The American College of Sofia (ACS) (Bulgarian: ) is a school in Bulgaria, located in the capital city of Sofia.

The college was founded in 1860 and is regarded as the oldest American educational institution outside the United States. American pedagogical methods are used and the primary language of instruction is English.

History 
Founded in 1860 in the then-Ottoman Empire, it was initially a boys' school in Plovdiv established by American missionaries of the Congregational Church. By co-operating with a girls' school in Stara Zagora founded by the same people, the American College was established and moved to Samokov in 1871. They were the first boarding schools in the country.
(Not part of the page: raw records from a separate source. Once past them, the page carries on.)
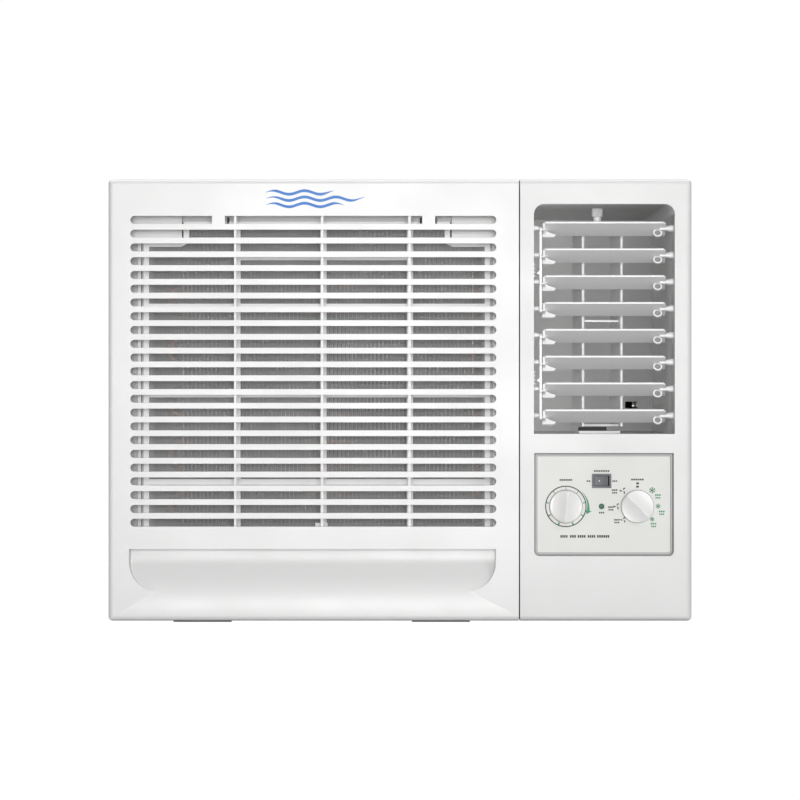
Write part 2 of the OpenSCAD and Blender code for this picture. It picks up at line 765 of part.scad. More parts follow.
module discharge_duct() color("#a3a5a3") {
    x0 = out_x0 - duct_wall;
    x1 = out_x1 + duct_wall;
    z0 = out_z0 - duct_wall;
    z1 = out_z1 + duct_wall;
    difference() {
        union() {
            along_y(cheek_y1 + near, duct_y1) duct_ring();
            // Roof that reaches forward over the louvre frame
            along_y(duct_y0, cheek_y1 + near + 0.1) intersection() {
                duct_ring();
                translate([x0, cheek_z1 + near]) square([x1 - x0, z1 - cheek_z1]);
            }
            along_y(duct_y1 - duct_wall, duct_y1) outlet_outline(duct_wall);
            // Plinth under the vanes
            block([vane_x - plinth_w / 2, cheek_y1 + near, out_z0 - 0.2],
                [vane_x + plinth_w / 2, vane_y + 22, out_z0 + plinth_h]);
            // Ledge under the motor that swings the vanes
            block([vane_x - 32, vane_y + 30, z0 - 12], [vane_x + 32, vane_y + 32, z0 + 0.2]);
            // Hub for the vanes' upper post
            rod_z(vane_x, vane_y, out_z1 - hub_drop, out_z1 + 0.5, hub_r);
        }
        // Port for the air sensor
        block([out_x1 - 28, duct_y1 - duct_wall - eps, out_z0 + 24],
            [out_x1 - 15.4, duct_y1 + eps, out_z0 + 31]);
        // Throat from the blower's scroll
        block([x0 - eps, scroll_y0 + scroll_t, throat_z0 + scroll_t],
            [out_x0 + eps, scroll_y1 - scroll_t, throat_z1 - scroll_t]);
        rod_z(vane_x, vane_y, out_z1 - hub_drop - eps, out_z1 + duct_wall + eps, vane_post_r - 1 + running);
        rod_z(vane_x, vane_y, z0 - eps, out_z0 + plinth_h + eps, vane_post_r - 1 + running);
    }
}

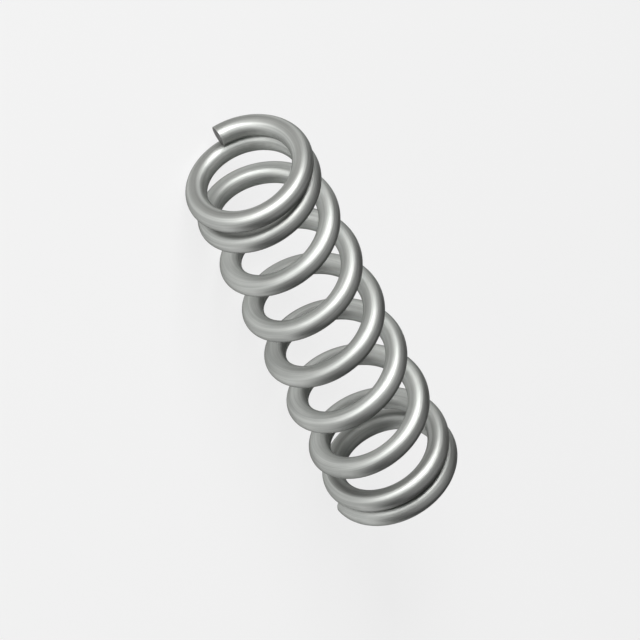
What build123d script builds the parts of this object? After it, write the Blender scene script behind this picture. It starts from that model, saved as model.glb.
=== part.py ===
from build123d import *
from math import cos, radians, sin, tau
import os

os.makedirs("parts", exist_ok=True)

# Wire and coil, in millimetres
wire_diameter = 2.0
outer_diameter = 12.5
free_length = 46.0

# Winding, counted in turns of the wire
total_turns = 8.75
closed_turns = 1.0
easing_turns = 1.0

# Closed turns lie this far apart, in millimetres
closed_gap = 0.02

# Direction in which the wire's first end leaves the coil's axis, in degrees from +Y towards +Z
first_end_angle = -63.0

# Points of the wire's centre line in each turn
points_per_turn = 20

coil_radius = (outer_diameter - wire_diameter) / 2
wire_travel = free_length - wire_diameter
closed_pitch = wire_diameter + closed_gap
end_travel = closed_pitch * (2 * closed_turns + easing_turns)
open_pitch = (wire_travel - end_travel) / (total_turns - 2 * closed_turns - easing_turns)


def travel(turns):
    """How far the wire's centre has moved along the coil's axis, from its first end."""
    if turns > total_turns / 2:
        return wire_travel - travel(total_turns - turns)
    eased = min(max(turns - closed_turns, 0), easing_turns)
    opened = max(turns - closed_turns - easing_turns, 0)
    widening = open_pitch - closed_pitch
    return closed_pitch * turns + widening * (eased**2 / (2 * easing_turns) + opened)


def wire_point(turns):
    """A point of the wire's centre line. The coil's axis is level, along X."""
    angle = radians(first_end_angle) + tau * turns
    return Vector(
        travel(turns) - wire_travel / 2,
        coil_radius * cos(angle),
        coil_radius * sin(angle) + outer_diameter / 2,
    )


def closed_direction(turns):
    """The wire's direction in a closed turn, as a unit vector."""
    angle = radians(first_end_angle) + tau * turns
    around = tau * coil_radius
    return Vector(closed_pitch, -around * sin(angle), around * cos(angle)).normalized()


# The spring is one wire, cut square at both ends
with BuildPart() as spring:
    steps = round(total_turns * points_per_turn)
    centre_points = [wire_point(total_turns * step / steps) for step in range(steps + 1)]
    with BuildLine():
        Spline(
            centre_points,
            tangents=(closed_direction(0), closed_direction(total_turns)),
            tangent_scalars=(1, 1),
        )
    with BuildSketch(Plane(origin=wire_point(0), z_dir=closed_direction(0))):
        Circle(wire_diameter / 2)
    sweep(is_frenet=True)

spring.part.label = "spring"
export_step(spring.part, "parts/spring.step")
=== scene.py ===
from math import cos, pi, radians, sin, tau

import bpy
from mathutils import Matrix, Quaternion, Vector


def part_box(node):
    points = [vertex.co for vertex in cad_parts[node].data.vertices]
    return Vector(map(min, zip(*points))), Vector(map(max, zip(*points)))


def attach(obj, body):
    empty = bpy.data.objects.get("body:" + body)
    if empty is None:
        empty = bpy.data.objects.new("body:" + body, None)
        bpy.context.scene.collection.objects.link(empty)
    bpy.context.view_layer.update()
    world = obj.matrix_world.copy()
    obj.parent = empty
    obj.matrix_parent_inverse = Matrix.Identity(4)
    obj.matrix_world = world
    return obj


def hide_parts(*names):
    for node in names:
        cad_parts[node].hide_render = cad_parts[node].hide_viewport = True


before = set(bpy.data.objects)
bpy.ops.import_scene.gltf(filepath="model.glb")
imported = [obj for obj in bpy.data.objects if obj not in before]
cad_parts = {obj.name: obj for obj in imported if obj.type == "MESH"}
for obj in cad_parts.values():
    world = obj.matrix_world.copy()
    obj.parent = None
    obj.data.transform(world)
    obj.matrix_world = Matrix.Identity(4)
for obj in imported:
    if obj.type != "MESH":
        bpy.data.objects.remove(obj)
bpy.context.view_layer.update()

MM = 0.001

# The coil's sizes, from the frame and in metres
spring_low, spring_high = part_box("spring")
free_length = spring_high.x - spring_low.x
outer_diameter = spring_high.z - spring_low.z
axis_height = (spring_high.z + spring_low.z) / 2
wire_diameter = 2.0 * MM

# The winding, in turns of the wire and degrees from +Y towards +Z
total_turns = 8.75
closed_turns = 1.0
easing_turns = 1.0
closed_gap = 0.02 * MM
first_end_angle = -63.0

# The mesh of the wire
steps_per_turn = 96
wire_sides = 40
edge_steps = 4
edge_radius = 0.04 * MM


def fill(tree, socket, value):
    """Gives a socket its value, or links it to the socket that makes the value."""
    if isinstance(value, bpy.types.NodeSocket):
        tree.links.new(value, socket)
    else:
        socket.default_value = value


def node(tree, kind, inputs=None, **settings):
    """A new node with its settings, its inputs filled by name."""
    made = tree.nodes.new(kind)
    for name, value in settings.items():
        setattr(made, name, value)
    for name, value in (inputs or {}).items():
        fill(tree, made.inputs[name], value)
    return made


def reckon(tree, operation, *values):
    """The result of one step of arithmetic on sockets and numbers."""
    made = node(tree, "ShaderNodeMath", operation=operation)
    for socket, value in zip(made.inputs, values):
        fill(tree, socket, value)
    return made.outputs["Value"]


def clamped(tree, value, low, high):
    """A value kept between two others."""
    return reckon(tree, "MINIMUM", reckon(tree, "MAXIMUM", value, low), high)


def vector_of(tree, x, y, z):
    """Three numbers as one vector."""
    return node(tree, "ShaderNodeCombineXYZ", {"X": x, "Y": y, "Z": z}).outputs["Vector"]


def new_group(name, kind, inputs, outputs):
    """An empty node group with its inputs and outputs, each given as name: (socket kind, value)."""
    tree = bpy.data.node_groups.new(name, kind)
    for title, (socket_kind, value) in inputs.items():
        made = tree.interface.new_socket(title, in_out="INPUT", socket_type=socket_kind)
        if value is not None:
            made.default_value = value
    for title, socket_kind in outputs.items():
        tree.interface.new_socket(title, in_out="OUTPUT", socket_type=socket_kind)
    return tree, tree.nodes.new("NodeGroupInput").outputs, tree.nodes.new("NodeGroupOutput").inputs


# Wire wound into a coil


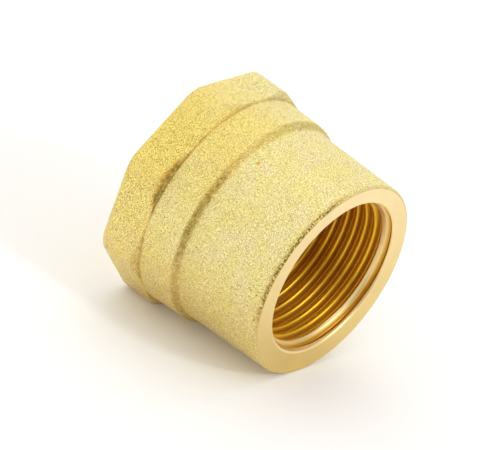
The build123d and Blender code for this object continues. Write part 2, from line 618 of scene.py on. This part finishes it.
def rubber():
    """Moulded red-brown rubber with a faint grain."""
    s = Shader("washer_rubber")
    grain = s.noise(RUBBER_GRAIN_SCALE, 3.0, 0.6)
    bloom = s.ranged(s.noise(RUBBER_BLOOM_SCALE, 3.0, 0.6), 0.35, 0.7, 0.0, 1.0)
    colour = s.mix(bloom, RUBBER_DARK, RUBBER_LIGHT)
    rough = s.ranged(grain, *NOISE_SPAN, *RUBBER_ROUGHNESS)
    normal = s.bump(grain, RUBBER_RELIEF, 0.6)
    return s.finish(Base_Color=colour, Roughness=rough, Normal=normal)


def paint_attributes(obj):
    """Per-vertex masks for the cap's materials.

    flat_tint is the warmer tone of the flats and the band, painted_shade the painted shade at
    the shoulder, in the crease and in the corner cut-backs, torn the dirt on the torn rim, and
    underside_shade a darker, redder painted shade on the cap's lower side. In the bore,
    bore_shade goes from the lip's colour to a painted amber shade further in, and root_shade
    marks painted shade in the thread's roots. face_shade goes from a painted lit top of the
    mouth's face to a painted shaded bottom.
    """
    mesh = obj.data
    co = np.zeros(len(mesh.vertices) * 3, np.float32)
    mesh.vertices.foreach_get("co", co)
    p = co.reshape(-1, 3).astype(float) / MM
    depth = -p[:, 0]
    phi = np.arctan2(p[:, 2] + DROP, p[:, 1])
    degrees = np.degrees(phi) % 360

    flat = rise(depth, *FLAT_TINT_DEPTH) * bell(degrees, *FLAT_TINT_DEGREES)
    band = rise(depth, *BAND_TINT_DEPTH) * bell(degrees, *BAND_TINT_DEGREES)
    side = rise(np.hypot(p[:, 1], p[:, 2] + DROP), *CLOSED_FACE_RADIUS)

    # Painted shade at the shoulder, in the crease and in the corner cut-backs
    shoulder = SHOULDER_SHADE + SHOULDER_SHADE_MORE * hump(phi, *SHOULDER_SHADE_SIDE)
    shoulder = shoulder * bell(depth, *SHOULDER_SHADE_BELL, power=4)
    step = octagon_radius(phi) - MOUTH_RADIUS - BARREL_RISE - SHOULDER_RISE - band_rise(phi)
    cut_back = rise(step, *CUT_BACK_STEP) * (0.5 + 0.5 * hump(phi, *CUT_BACK_SHADE_SIDE))
    crease = CREASE_SHADE * cut_back * bell(depth, *CREASE_BELL)
    scallop = SCALLOP_SHADE * cut_back * hump(phi, *SCALLOP_SIDE) * bell(depth, *SCALLOP_BELL)

    # Painted shade in the thread's roots, more of it in the first groove
    threaded = (depth > THREAD_MASK_START) & (depth < THREAD_END)
    root_shade = threaded * rise(np.hypot(p[:, 1], p[:, 2]), bore_radius(depth), ROOT_BAND)
    root_shade = root_shade * (ROOT_SHADE + FIRST_ROOT_SHADE_MORE * fall(depth, *FIRST_ROOT_DEPTH))

    masks = {
        "flat_tint": np.maximum(flat, band * BAND_TINT) * side,
        "painted_shade": shoulder + np.maximum(crease, scallop),
        "torn": hump(phi, *TORN_DIRT_SIDE) * fall(depth, *TORN_DIRT_DEPTH),
        # painted shade on the cap's lower side
        "underside_shade": hump(phi, *SHADED_UNDERSIDE),
        # painted amber shade further into the bore, and painted shade in the thread's roots
        "bore_shade": np.maximum(rise(depth, *BORE_SHADE_DEPTH), root_shade),
        "root_shade": root_shade,
        # painted shade down the mouth's face, from its lit top to its shaded bottom
        "face_shade": (1 - np.sin(phi)) / 2,
    }
    for name, values in masks.items():
        attribute = mesh.attributes.new(name, "FLOAT", "POINT")
        attribute.data.foreach_set("value", values.astype(np.float32))


cap = build_cap()
bpy.context.scene.collection.objects.link(cap)
paint_attributes(cap)
cap.data.materials.append(blasted_brass())
# The mouth's face goes from a painted lit top to a painted shaded bottom
cap.data.materials.append(
    turned_brass(
        "turned_brass", FACE_PAINTED_LIT, FACE_PAINTED_SHADE, "face_shade", FACE_ROUGHNESS, FACE_RELIEF
    )
)
# The bore: the lead-in colour near the mouth, a painted amber shade further in
cap.data.materials.append(
    turned_brass("threaded_brass", LEAD_IN, BORE_SHADE_AMBER, "bore_shade", THREAD_ROUGHNESS, THREAD_RELIEF)
)
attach(cap, "cap")
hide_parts("cap_body")

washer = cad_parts["sealing_washer"]
washer.data.materials.clear()
washer.data.materials.append(rubber())

# ---- stage, light and camera ----------------------------------------------------------
# The floor slopes under the cap, because the octagon is wider than the mouth
FLOOR_REACH = 2000
rim_bottom = -DROP - MOUTH_RADIUS
flat_bottom = -DROP - ACROSS_FLATS / 2
floor_points = []
for x, height in (
    (-FLOOR_REACH, flat_bottom),
    (-BAND_END, flat_bottom),
    (0, rim_bottom),
    (FLOOR_REACH, rim_bottom),
):
    for y in (-FLOOR_REACH, FLOOR_REACH):
        floor_points.append((x * MM, y * MM, height * MM))
floor_mesh = bpy.data.meshes.new("floor")
floor_mesh.from_pydata(floor_points, [], [(k, k + 2, k + 3, k + 1) for k in (0, 2, 4)])
floor = bpy.data.objects.new("floor", floor_mesh)
bpy.context.scene.collection.objects.link(floor)
paper = Shader("pale_paper")
floor.data.materials.append(
    paper.finish(
        Base_Color=(0.90, 0.88, 0.86, 1),
        Roughness=0.8,
        Emission_Color=(1, 1, 1, 1),
        Emission_Strength=0.05,
    )
)

scene = bpy.context.scene
scene.view_settings.view_transform = "Standard"
scene.cycles.max_bounces = 16
scene.cycles.glossy_bounces = 14

WORLD_LEVEL = 1.14
DARK_DIRECTION = (0.80, -0.52, 0.14)
DARK_OUTER, DARK_INNER = 40, 10       # degrees from that direction
DARK_LEVEL = 0.0
DIM_DIRECTION = (0.47, 0.70, 0.54)
DIM_OUTER, DIM_INNER = 36, 8
DIM_LEVEL = 0.5


def studio_world():
    """A white studio: bright all round, but dark in one direction and dimmer in another."""
    world = bpy.data.worlds.new("studio")
    scene.world = world
    world.use_nodes = True
    tree = world.node_tree
    background = tree.nodes["Background"]
    background.inputs["Color"].default_value = (1, 1, 1, 1)
    coords = tree.nodes.new("ShaderNodeTexCoord").outputs["Generated"]

    def lobe(direction, outer, inner, low, high):
        """A value that goes from low to high between two angles from a direction."""
        dot = tree.nodes.new("ShaderNodeVectorMath")
        dot.operation = "DOT_PRODUCT"
        tree.links.new(coords, dot.inputs[0])
        dot.inputs[1].default_value = Vector(direction).normalized()
        ramp = tree.nodes.new("ShaderNodeMapRange")
        ramp.interpolation_type = "SMOOTHSTEP"
        tree.links.new(dot.outputs["Value"], ramp.inputs[0])
        ramp.inputs[1].default_value = math.cos(math.radians(outer))
        ramp.inputs[2].default_value = math.cos(math.radians(inner))
        ramp.inputs[3].default_value = low
        ramp.inputs[4].default_value = high
        return ramp.outputs[0]

    dark = lobe(DARK_DIRECTION, DARK_OUTER, DARK_INNER, 1.0, DARK_LEVEL)
    dim = lobe(DIM_DIRECTION, DIM_OUTER, DIM_INNER, WORLD_LEVEL, WORLD_LEVEL * DIM_LEVEL)
    level = tree.nodes.new("ShaderNodeMath")
    level.operation = "MULTIPLY"
    tree.links.new(dark, level.inputs[0])
    tree.links.new(dim, level.inputs[1])
    tree.links.new(level.outputs[0], background.inputs["Strength"])

    # The camera itself sees plain white
    shown = tree.nodes.new("ShaderNodeBackground")
    path = tree.nodes.new("ShaderNodeLightPath")
    mixer = tree.nodes.new("ShaderNodeMixShader")
    tree.links.new(path.outputs["Is Camera Ray"], mixer.inputs[0])
    tree.links.new(background.outputs[0], mixer.inputs[1])
    tree.links.new(shown.outputs[0], mixer.inputs[2])
    shown.inputs["Color"].default_value = (1, 1, 1, 1)
    tree.links.new(mixer.outputs[0], tree.nodes["World Output"].inputs["Surface"])


def softbox(name, position, size, power):
    """A square lamp that points at the mouth, lengths in metres."""
    light = bpy.data.lights.new(name, "AREA")
    light.shape = "RECTANGLE"
    light.size = size
    light.size_y = size
    light.energy = power
    lamp = bpy.data.objects.new(name, light)
    lamp.location = position
    lamp.rotation_euler = (-Vector(position)).to_track_quat("-Z", "Y").to_euler()
    lamp.visible_camera = False
    scene.collection.objects.link(lamp)


studio_world()
softbox("key", position=(-0.5, 0.6, 0.9), size=0.9, power=0.9)
softbox("front", position=(0.60, 0.007, 0.52), size=0.10, power=1.2)

VIEW_AZIMUTH = 31.05      # degrees
VIEW_ELEVATION = 28.06
VIEW_ROLL = 20.23
VIEW_DISTANCE = 0.9027    # metres
SENSOR_WIDTH = 36         # millimetres
FOCAL_LENGTH = 432
TARGET = Vector((-0.01628, -0.00090, -0.00052))
camera = bpy.data.cameras.new("camera")
camera.sensor_width = SENSOR_WIDTH
camera.lens = FOCAL_LENGTH
camera.clip_start = 0.02
camera.clip_end = 20
eye = bpy.data.objects.new("camera", camera)
scene.collection.objects.link(eye)
azimuth, elevation = math.radians(VIEW_AZIMUTH), math.radians(VIEW_ELEVATION)
back = Vector(
    (
        math.sin(azimuth) * math.cos(elevation),
        -math.cos(azimuth) * math.cos(elevation),
        math.sin(elevation),
    )
)
eye.matrix_world = (
    Matrix.Translation(TARGET + back * VIEW_DISTANCE)
    @ (-back).to_track_quat("-Z", "Y").to_matrix().to_4x4()
    @ Matrix.Rotation(math.radians(VIEW_ROLL), 4, "Z")
)
scene.camera = eye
The teachers were mostly Americans and many of the school's Bulgarian students went on to become ministers and important social figures.

As the Mission Boards decided to close the schools at Samokov and leave Bulgaria, a decision met with protests and discontent among Bulgarian alumni and American donors alike, the schools were transferred to another organization, Sofia American Schools, Inc., merged and moved to Sofia in 1926. The construction of a campus in Simeonovo began the same year to start accommodating 119 girls in 1928, 63 boys in 1929, as well as the remaining 130 a year later.

With Bulgaria initially being on the side of the Axis Powers during World War II, many of the teachers left and only a handful had remained when Bulgaria declared war on the United States in December 1941. They continued to operate the college until ousted by the pro-Axis authorities in the autumn of 1942. As the war ended and Bulgaria became a communist state, the American College's entire property was confiscated in 1947 and the campus was used as the office of the Bulgarian State Police during the times of socialism.

The college was reopened in September 1992, enrolling 50 boys and 50 girls from over 3,000 that signed up to take the specified test. Much of the old campus and many of the pre-World War II American College buildings have since then been given back to the college, yet parts of the campus are still occupied by the Police Academy. , the American College of Sofia has 606 Bulgarian and 33 foreign students and has enrolled over a thousand, with 848 graduating. Since June 2005, the college also offers the IB Diploma Programme, only for the international students. The former president of the American College of Sofia is Thomas Cangiano, former Cleve Housemaster and History Master at the Lawrenceville School. The current president is Dr. Richard T. Ewing Jr. The first class of the reopened school celebrated their 10-year reunion in June 2007.

Campus 
The school operates in eight recently renovated classical buildings, including the new America for Bulgaria Campus Center, all located on 52 park-like acres. It includes seven academic buildings, 62 classrooms, four computer labs, three science labs, a Student Computer Innovation and Fabrication Institute (SCIFI), Audio-Video Studio, a 435-seat theater, a 180-seat concert hall, a 28-bed student dormitory, a large 1276-square-meter multi-purpose gymnasium, several small indoor sports facilities that include a dance studio, and a fitness center, as well as outdoor basketball courts and playing fields.

Curriculum 
The American College of Sofia integrates the values and best practices of American pedagogy with the rich educational traditions of Bulgaria and Europe. ACS has 5 academic grades: 8th or “prep” grade and the 4 high school grades, 9th-12th.

IB Program 
At ACS, the IB program is available only to international students. International members receive an IB diploma, as well as the American High School Diploma.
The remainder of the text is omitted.